[My post in the Ipswitch File Transfer blog All Things Manged File Transfer, May 20, 2014]
At a recent May CIOboston event by CIOsynergy, I met two folks from Apprenda: Chris Gaun, Senior Product Marketing Manager, and Dave Cohn who heads Northeast Sales for the company. Apprenda is a ‘Private Platform as a Service’ company that sponsored the event with Microsoft. Both made the remark that IT needs to transition from being a cost center to being a profit center and do so by developing more customer-facing software for the business.
An intriguing concept and one that got the conversation flowing between the three of us and Al Ingram, Director of Operations in my IT department. And it got me thinking. At Ipswitch, IT worked with R&D on our Licensing System within our products to communicate with an IT-created back-end for product fulfillment and activation. That project certainly would fit the bill. We also manage ecommerce. Plus, as one of the leaders in Salesforce implementation, we have developed many tools and processes that could be shared/sold in the Salesforce ecosystem.

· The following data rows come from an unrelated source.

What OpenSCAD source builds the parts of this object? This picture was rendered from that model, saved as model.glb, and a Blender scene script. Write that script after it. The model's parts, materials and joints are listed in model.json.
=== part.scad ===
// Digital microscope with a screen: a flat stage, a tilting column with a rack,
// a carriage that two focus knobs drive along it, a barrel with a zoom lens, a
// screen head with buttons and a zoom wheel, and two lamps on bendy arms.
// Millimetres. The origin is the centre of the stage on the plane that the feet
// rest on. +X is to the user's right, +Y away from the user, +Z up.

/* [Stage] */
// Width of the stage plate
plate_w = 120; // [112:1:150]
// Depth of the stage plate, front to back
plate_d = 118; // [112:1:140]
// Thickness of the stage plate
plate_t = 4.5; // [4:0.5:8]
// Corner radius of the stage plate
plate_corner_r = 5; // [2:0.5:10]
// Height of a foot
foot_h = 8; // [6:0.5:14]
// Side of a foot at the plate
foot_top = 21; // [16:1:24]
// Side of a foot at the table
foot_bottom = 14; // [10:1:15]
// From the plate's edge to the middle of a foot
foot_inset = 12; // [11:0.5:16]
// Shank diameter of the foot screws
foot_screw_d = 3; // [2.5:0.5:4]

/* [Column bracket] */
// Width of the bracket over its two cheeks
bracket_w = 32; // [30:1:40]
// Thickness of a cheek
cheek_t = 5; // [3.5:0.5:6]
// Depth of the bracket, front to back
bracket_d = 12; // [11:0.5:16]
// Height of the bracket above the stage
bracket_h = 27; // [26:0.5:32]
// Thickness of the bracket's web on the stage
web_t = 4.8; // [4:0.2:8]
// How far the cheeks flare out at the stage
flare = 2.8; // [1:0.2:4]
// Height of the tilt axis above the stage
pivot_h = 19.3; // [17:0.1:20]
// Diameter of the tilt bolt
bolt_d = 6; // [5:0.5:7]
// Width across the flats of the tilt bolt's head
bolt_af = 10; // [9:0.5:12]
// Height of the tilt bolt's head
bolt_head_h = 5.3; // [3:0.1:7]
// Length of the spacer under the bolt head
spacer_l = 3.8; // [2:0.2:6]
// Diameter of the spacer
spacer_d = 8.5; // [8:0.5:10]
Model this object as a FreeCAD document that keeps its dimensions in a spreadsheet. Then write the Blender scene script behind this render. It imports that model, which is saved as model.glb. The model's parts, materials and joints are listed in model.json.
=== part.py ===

But I think this view of IT and what is needed is too narrow. Traditional P&L models, with their roots in manufacturing, assign IT as a cost center. But the way out is to question whether the model needs to be updated, rather than insist that IT produce traditional products that can be sold to customers. There is a value-add to the business from today’s IT that goes beyond viewing it as a sequence of projects or as simply ‘support’ resources. There is sustained return for the business, beyond just the savings that IT may have delivered vs. doing a project using more expensive outside consultants.
Measuring the Impact IT has on Business ROI
Business ROI must have an associated IT fraction that indicates long term value that IT created – it is a shared benefit. I am not suggesting that modeling IT as a profit center will be easy. Certainly, measuring just IT’s contribution to business productivity has been fraught with difficulty and controversy. But at a time when most IT departments can feel in their bones that they are making a difference to the business and every project is tagged as a business project rather than an IT project (as in the old days) we need these new models to evolve. Such measurement will lead to better valuation of IT: better funding, greater confidence by the business in IT spend, and expanded use of IT as a vital business leader.